Zo’n basso continuo-partij is typisch voor Barokmuziek. De uitgeschreven noten worden gespeeld door een laag melodie-instrument, zoals een cello of een fagot. Een akkoordinstrument, bijvoorbeeld een klavecimbel of een luit, speelt de akkoorden erbij.
Wanneer er niets bij een noot staat, moet de klavecinist gewoon het meest logische akkoord spelen. In dit stuk is dat bijvoorbeeld vaak de drieklank F-A-C.
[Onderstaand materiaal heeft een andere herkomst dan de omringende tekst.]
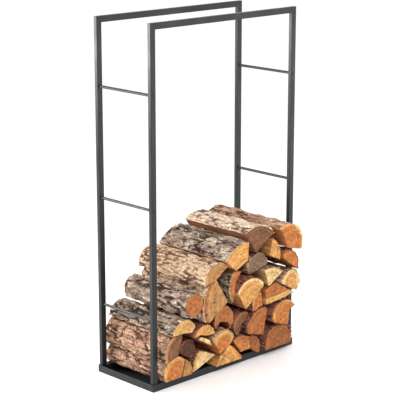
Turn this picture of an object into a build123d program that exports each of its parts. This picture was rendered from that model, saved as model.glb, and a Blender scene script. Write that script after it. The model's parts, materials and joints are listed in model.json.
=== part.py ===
from build123d import *
import os

# Firewood log rack: two welded frames of rectangular steel tube stand in a shallow folded tray and are held
# apart by six round rungs, and split logs lie front to back in the bay between the posts.
# Millimetres. The origin is the middle of the tray's underside, on the floor. +X is to the right, +Y is to the
# rear and +Z is up.

# ---- overall size
width = 840.0  # tray, outside
depth = 345.0  # tray, outside
height = 1500.0  # floor to the top of the frames

# ---- tray: one folded sheet with welded corners
sheet = 3.0
bend_radius = 1.0  # inside the fold
corner_radius = 5.0  # outside, seen from above
lip_cover = 2.0  # how far the lip stands above the frames' bottom bars
lip_edge_radius = 0.8
frame_fit = 1.0  # room between the frames and the start of the tray's folds

# ---- frames: rectangular tube, mitred and welded at the four corners
tube_face = 26.0  # across the face that is seen from the front
tube_side = 18.0  # front to back
tube_wall = 1.5
tube_radius = 2.0

# ---- rungs: round bar, tapped at both ends
rung_diameter = 12.0
rung_heights = {"low": 300.0, "middle": 757.0, "high": 1218.0}
tap_depth = 14.0

# ---- rung screws: M6 button heads with a hexagon socket
rung_thread = 6.0
rung_thread_length = 12.0  # of the screw, inside the rung
button_diameter = 10.5
button_height = 3.3
button_dome = 2.4
button_socket = 4.0  # across flats
button_socket_depth = 2.1

# ---- base screws: M5 countersunk, up through the tray into weld nuts inside the bottom bars
base_thread = 5.0
base_head_diameter = 10.0
base_screw_length = 13.0
base_socket = 3.0  # across flats
base_socket_depth = 1.6
base_screw_inset = 70.0  # from the outside of the posts
nut_across_flats = 8.0
nut_height = 4.0

# ---- clearances
screw_clearance = 0.5  # on diameter, plain holes
thread_clearance = 0.1  # on diameter, tapped holes
log_gap = 1.6  # how far a log's corners are drawn back from its neighbours and the rack

# ---- what follows from those sizes
fold = sheet + bend_radius
lip_height = sheet + tube_face + lip_cover
frame_half_width = width / 2 - fold - frame_fit
frame_width = 2 * frame_half_width
frame_height = height - sheet
front_y = -depth / 2 + fold + frame_fit + tube_side / 2
rear_y = -front_y
post_x = frame_half_width - tube_face / 2
bay_half_width = frame_half_width - tube_face
rung_length = rear_y - front_y - tube_side
base_screw_xs = (base_screw_inset - frame_half_width, 0, frame_half_width - base_screw_inset)


def tray():
    pan = Pos(0, 0, lip_height / 2) * Box(width, depth, lip_height)
    pan = fillet(pan.edges().filter_by(Axis.Z), corner_radius)
    pan = fillet(pan.faces().sort_by(Axis.Z)[0].edges(), fold)
    hollow = Pos(0, 0, sheet + lip_height / 2) * Box(width - 2 * sheet, depth - 2 * sheet, lip_height)
    hollow = fillet(hollow.edges().filter_by(Axis.Z), corner_radius - sheet)
    hollow = fillet(hollow.faces().sort_by(Axis.Z)[0].edges(), bend_radius)
    pan = pan - hollow
    pan = fillet(pan.faces().sort_by(Axis.Z)[-1].edges(), lip_edge_radius)
    sink_depth = (base_head_diameter - base_thread - screw_clearance) / 2
    for x in base_screw_xs:
        for y in (front_y, rear_y):
            sink = Pos(x, y, sink_depth / 2) * Cone(
                base_head_diameter / 2, (base_thread + screw_clearance) / 2, sink_depth
            )
            hole = Pos(x, y, sheet / 2) * Cylinder((base_thread + screw_clearance) / 2, 2 * sheet)
            pan = pan - sink - hole
    return pan


def mitred_tube(length):
    """A tube standing on end, outer face at x = 0, both ends cut at 45 degrees so that this face is longest."""
    outside = RectangleRounded(tube_face, tube_side, tube_radius)
    inside = RectangleRounded(
        tube_face - 2 * tube_wall, tube_side - 2 * tube_wall, max(tube_radius - tube_wall, 0.3)
    )
    tube = extrude(Pos(tube_face / 2, 0) * (outside - inside), length)
    mitre = Polyline(
        (0, 0), (0, length), (tube_face, length - tube_face), (tube_face, tube_face), close=True
    )
    return tube & extrude(make_face(Plane.XZ * mitre), tube_side, both=True)


def screw_hole(x, y, z):
    radius = (rung_thread + screw_clearance) / 2
    return Pos(x, y, z) * Rot(90, 0, 0) * Cylinder(radius, 2 * tube_side)


def frame(side, y):
    """The four tubes of one frame, by node name."""
    left = Pos(-frame_half_width, y, sheet) * mitred_tube(frame_height)
    right = Pos(frame_half_width, y, sheet) * Rot(0, 0, 180) * mitred_tube(frame_height)
    for z in rung_heights.values():
        left = left - screw_hole(-post_x, y, z)
        right = right - screw_hole(post_x, y, z)
    top = Pos(-frame_half_width, y, height) * Rot(0, 90, 0) * mitred_tube(frame_width)
    bottom = Pos(frame_half_width, y, sheet) * Rot(0, -90, 0) * mitred_tube(frame_width)
    for x in base_screw_xs:
        bottom = bottom - Pos(x, y, sheet) * Cylinder((base_thread + screw_clearance) / 2, 4 * tube_wall)
    return {
        f"{side}_left_post": left,
        f"{side}_right_post": right,
        f"{side}_top_bar": top,
        f"{side}_bottom_bar": bottom,
    }


def rung():
    """A rung along Y, its middle at the origin, with a tapped hole in each end."""
    bar = Cylinder(rung_diameter / 2, rung_length)
    bar = chamfer(bar.edges(), 0.5)
    tap_radius = (rung_thread + thread_clearance) / 2
    for end in (-1, 1):
        bar = bar - Pos(0, 0, end * (rung_length - tap_depth) / 2) * Cylinder(tap_radius, tap_depth)
    return Rot(90, 0, 0) * bar


def button_screw():
    """A button-head screw pointing along -Z, the underside of its head at z = 0."""
    head = Pos(0, 0, button_height / 2) * Cylinder(button_diameter / 2, button_height)
    head = fillet(head.edges().sort_by(Axis.Z)[-1], button_dome)
    socket = RegularPolygon(button_socket / 2, 6, major_radius=False)
    head = head - Pos(0, 0, button_height - button_socket_depth) * extrude(socket, button_height)
    length = tube_side + rung_thread_length
    return head + Pos(0, 0, -length / 2) * Cylinder(rung_thread / 2, length)


def countersunk_screw():
    """A countersunk screw pointing along +Z, the flat of its head at z = 0."""
    head_height = (base_head_diameter - base_thread) / 2
    head = Pos(0, 0, head_height / 2) * Cone(base_head_diameter / 2, base_thread / 2, head_height)
    shank = Pos(0, 0, base_screw_length / 2) * Cylinder(base_thread / 2, base_screw_length)
    socket = RegularPolygon(base_socket / 2, 6, major_radius=False)
    return head + shank - extrude(socket, base_socket_depth)


def weld_nut():
    """A hexagon nut standing on z = 0."""
    hexagon = RegularPolygon(nut_across_flats / 2, 6, major_radius=False)
    return extrude(hexagon - Circle((base_thread + thread_clearance) / 2), nut_height)


# ---- the load
# Split logs, every one a length of a round trunk cut down its grain, so each section has one curved side of bark
# and one to five split corners. Sections are drawn for a bay of drawn_bay, across from the left posts' inner face
# and up from the lip that they lie on, and are enlarged or reduced with the bay so that they still fill it.
# A row is: how far the log stands out in front of the lip, how far past the rear of the tray, three points along
# its bark, and its split corners.
drawn_bay = 778.0
logs = {
    "log_01": (14, 4, [(22, 0), (46, 90), (138, 78)], [(116, 0)]),
    "log_02": (17, 9, [(141, 77), (170, 51), (177, 0)], [(118, 0)]),
    "log_03": (12, 2, [(181, 0), (184, 48), (216, 93)], [(320, 49)]),
    "log_04": (30, 12, [(382, 87), (430, 46), (464, 0)], [(301, 0), (325, 42)]),
    "log_05": (34, 5, [(391, 99), (446, 108), (502, 92)], [(505, 34), (447, 32)]),
    "log_06": (26, 10, [(506, 91), (557, 74), (574, 0)], [(553, 0), (509, 32)]),
    "log_07": (36, 3, [(596, 0), (632, 92), (722, 90)], [(765, 74), (765, 0)]),
    "log_08": (30, 6, [(14, 84), (15, 150), (50, 195)], [(111, 194), (84, 105)]),
    "log_09": (40, 11, [(38, 199), (112, 263), (176, 216)], [(152, 190), (108, 197)]),
    "log_10": (40, 0, [(159, 162), (225, 213), (289, 156)], [(247, 155), (202, 168)]),
    "log_11": (33, 7, [(192, 148), (228, 124), (276, 98)], [(262, 133), (212, 160)]),
    "log_12": (42, 8, [(268, 131), (331, 166), (400, 125)], [(379, 91), (313, 57)]),
    "log_13": (24, 1, [(300, 166), (350, 258), (402, 160)], [(393, 142), (376, 180), (330, 192), (313, 172)]),
    "log_14": (26, 13, [(420, 110), (434, 200), (504, 198)], [(482, 168), (458, 154), (440, 112)]),
    "log_15": (40, 4, [(475, 124), (527, 200), (604, 200)], [(579, 78), (479, 103)]),
    "log_16": (57, 9, [(610, 148), (673, 219), (764, 176)], [(728, 168), (716, 97), (632, 120)]),
    "log_17": (60, -28, [(120, 266), (97, 340), (199, 334)], [(188, 246)]),
    "log_18": (48, 2, [(215, 222), (206, 300), (240, 387)], [(286, 393), (354, 281), (244, 211)]),
    "log_19": (50, 10, [(374, 266), (353, 335), (382, 410)], [(430, 400), (397, 358), (388, 300)]),
    "log_20": (60, 6, [(393, 316), (479, 364), (558, 328)], [(555, 308), (447, 226)]),
    "log_21": (44, 0, [(512, 268), (497, 232), (511, 197)], [(545, 212), (568, 213), (558, 291)]),
    "log_22": (58, 12, [(756, 236), (672, 222), (572, 216)], [(564, 290), (633, 309)]),
    "log_23": (60, 3, [(557, 383), (620, 382), (680, 350)], [(588, 299)]),
    "log_24": (70, 7, [(654, 299), (738, 351), (756, 246)], []),
    "log_25": (66, -2, [(199, 383), (235, 463), (333, 443)], [(264, 395)]),
    "log_26": (72, -8, [(310, 471), (375, 523), (454, 532)], [(447, 446), (374, 413)]),
    "log_27": (46, 8, [(467, 386), (531, 462), (598, 404)], [(594, 394), (480, 369)]),
    "log_28": (64, 1, [(604, 514), (647, 476), (655, 402)], [(584, 439)]),
    "log_29": (72, 9, [(664, 444), (735, 433), (760, 342)], [(662, 411)]),
    "log_30": (60, -40, [(435, 561), (519, 585), (624, 531)], [(579, 511), (507, 463)]),
    "log_31": (85, 6, [(622, 556), (729, 554), (769, 432)], [(672, 457), (653, 514)]),
    "log_32": (4, 8, [(118, 101), (140, 150), (196, 141)], [(211, 98), (178, 60), (146, 80)]),
}


def split_log(overhang, reach, bark, split_corners):
    """One log, its section drawn in towards its own middle so that it clears its neighbours."""
    bay_scale = 2 * bay_half_width / drawn_bay
    corners = [Vector(x, z) * bay_scale for x, z in bark + split_corners]
    middle = sum(corners, Vector()) / len(corners)
    drawn_in = 1 - log_gap / max((corner - middle).length for corner in corners)
    corners = [middle + (corner - middle) * drawn_in for corner in corners]
    outline = ThreePointArc(*corners[:3]) + Polyline(corners[2:] + corners[:1])
    rear_end = Plane(origin=(-bay_half_width, depth / 2 + reach, lip_height), x_dir=(1, 0, 0), z_dir=(0, -1, 0))
    return extrude(rear_end * make_face(outline), depth + overhang + reach)


# ---- every piece by name
pieces = {"tray": tray()}
pieces.update(frame("front", front_y))
pieces.update(frame("rear", rear_y))

for side, x in (("left", -post_x), ("right", post_x)):
    for level, z in rung_heights.items():
        pieces[f"{side}_rung_{level}"] = Pos(x, 0, z) * rung()

rung_screws = []
for x in (-post_x, post_x):
    for z in rung_heights.values():
        rung_screws.append(Pos(x, front_y - tube_side / 2, z) * Rot(90, 0, 0) * button_screw())
        rung_screws.append(Pos(x, rear_y + tube_side / 2, z) * Rot(-90, 0, 0) * button_screw())
pieces["rung_screws"] = Compound(children=rung_screws)

base_places = [(x, y) for x in base_screw_xs for y in (front_y, rear_y)]
pieces["base_screws"] = Compound(children=[Pos(x, y, 0) * countersunk_screw() for x, y in base_places])
pieces["base_nuts"] = Compound(children=[Pos(x, y, sheet + tube_wall) * weld_nut() for x, y in base_places])

for name, row in logs.items():
    pieces[name] = split_log(*row)

os.makedirs("parts", exist_ok=True)
for name, piece in pieces.items():
    export_step(piece, f"parts/{name}.step")
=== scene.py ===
import json
import math

import bpy
import numpy as np
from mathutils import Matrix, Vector


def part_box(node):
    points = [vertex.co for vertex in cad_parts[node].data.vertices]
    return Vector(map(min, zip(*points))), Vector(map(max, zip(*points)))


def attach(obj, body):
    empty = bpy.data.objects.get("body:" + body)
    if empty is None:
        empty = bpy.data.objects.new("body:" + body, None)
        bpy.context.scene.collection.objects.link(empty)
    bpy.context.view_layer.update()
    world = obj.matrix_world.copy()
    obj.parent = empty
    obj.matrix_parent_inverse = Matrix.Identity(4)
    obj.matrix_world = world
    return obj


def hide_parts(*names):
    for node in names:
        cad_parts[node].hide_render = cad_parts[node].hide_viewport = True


# Looks for the firewood log rack: powder-coated steel, its screws, and the split logs stacked in it.
# Metres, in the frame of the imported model: +X right, +Y rear, +Z up, the floor at z = 0.
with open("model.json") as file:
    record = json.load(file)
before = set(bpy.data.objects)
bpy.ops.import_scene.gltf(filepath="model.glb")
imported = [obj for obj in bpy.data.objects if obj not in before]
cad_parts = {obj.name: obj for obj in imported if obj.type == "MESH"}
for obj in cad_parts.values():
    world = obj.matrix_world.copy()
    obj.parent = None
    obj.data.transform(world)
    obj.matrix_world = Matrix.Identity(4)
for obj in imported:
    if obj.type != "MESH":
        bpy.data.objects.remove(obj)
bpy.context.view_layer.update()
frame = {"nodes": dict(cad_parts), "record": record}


# ---- Tray
# A shallow pan folded from 3 mm steel sheet, its corners welded and ground. It is powder coated in satin
# anthracite with a fine texture. The frames stand in it and are screwed down from below.
def put(tree, kind, settings=None, **values):
    """Adds a shader node. A value that is a socket is linked, and any other is set on the node.

    Inputs go by name, or by number as i0, i1 and so on.
    """
    made = tree.nodes.new("ShaderNode" + kind)
    for key, value in (settings or {}).items():
        setattr(made, key, value)
    for key, value in values.items():
        socket = made.inputs[int(key[1:]) if key[1:].isdigit() else key.replace("_", " ")]
        if isinstance(value, bpy.types.NodeSocket):
            tree.links.new(value, socket)
        else:
            socket.default_value = value
    return made


def number(tree, operation, *values):
    """The output of a Math node."""
    inputs = {f"i{place}": value for place, value in enumerate(values)}
    return put(tree, "Math", {"operation": operation}, **inputs).outputs[0]


def add(tree, first, second):
    return number(tree, "ADD", first, second)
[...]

Als de componist wilde dat er een ander akkoord gespeeld werd, gaf hij dat aan met cijfers boven de noten. Daarom wordt zo’n partij ook wel een becijferde bas genoemd. Als je goed kijkt zie je in dit stuk ook cijfers boven de basnoten staan.
Improviseren
De klavecinist wist dus wel welke akkoorden hij moest spelen, maar omdat de noten niet allemaal waren opgeschreven had hij veel ruimte om te verzinnen welke noten hij wilde spelen. Hij kon dus improviseren.
Sonates en triosonates
De Gavotte is het vierde deel van een sonate. Als je dit stuk wilt horen, kun je bijvoorbeeld naar Youtube gaan en zoeken naar Corelli op. 5 nr 10.
Corelli heeft ook veel triosonates geschreven. Dat zijn stukken voor twee violen en basso continuo. Trio betekent drie, maar je kunt al raden dat deze sonates meestal door vier mensen worden gespeeld!
Amati, Stradivarius, Guarneri
Corelli werd bewonderd omdat hij zo mooi voor viool kon schrijven. In de tijd vóór Corelli was het meestal niet zo belangrijk op welk instrument een muziekstuk werd uitgevoerd. Corelli was zelf een hele goede violist en hij gebruikte in zijn composities allemaal technieken die juist op een viool heel mooi klonken, zoals dubbelgrepen, snelle loopjes en snaarwisselingen. Het is ook geen toeval dat in de tijd van Corelli de beroemde vioolbouwers Amati, Stradivarius en Guarneri hun violen bouwden. Deze mooie instrumenten vróegen als het ware om nieuwe muziek, waarin alle mogelijkheden van de viool aan bod kwamen.
Wil je een voorbeeld van zo’n echt ‘vioolstuk’ van Corelli horen? Luister dan eens naar Sonata no. 12 op. 5, la Follia.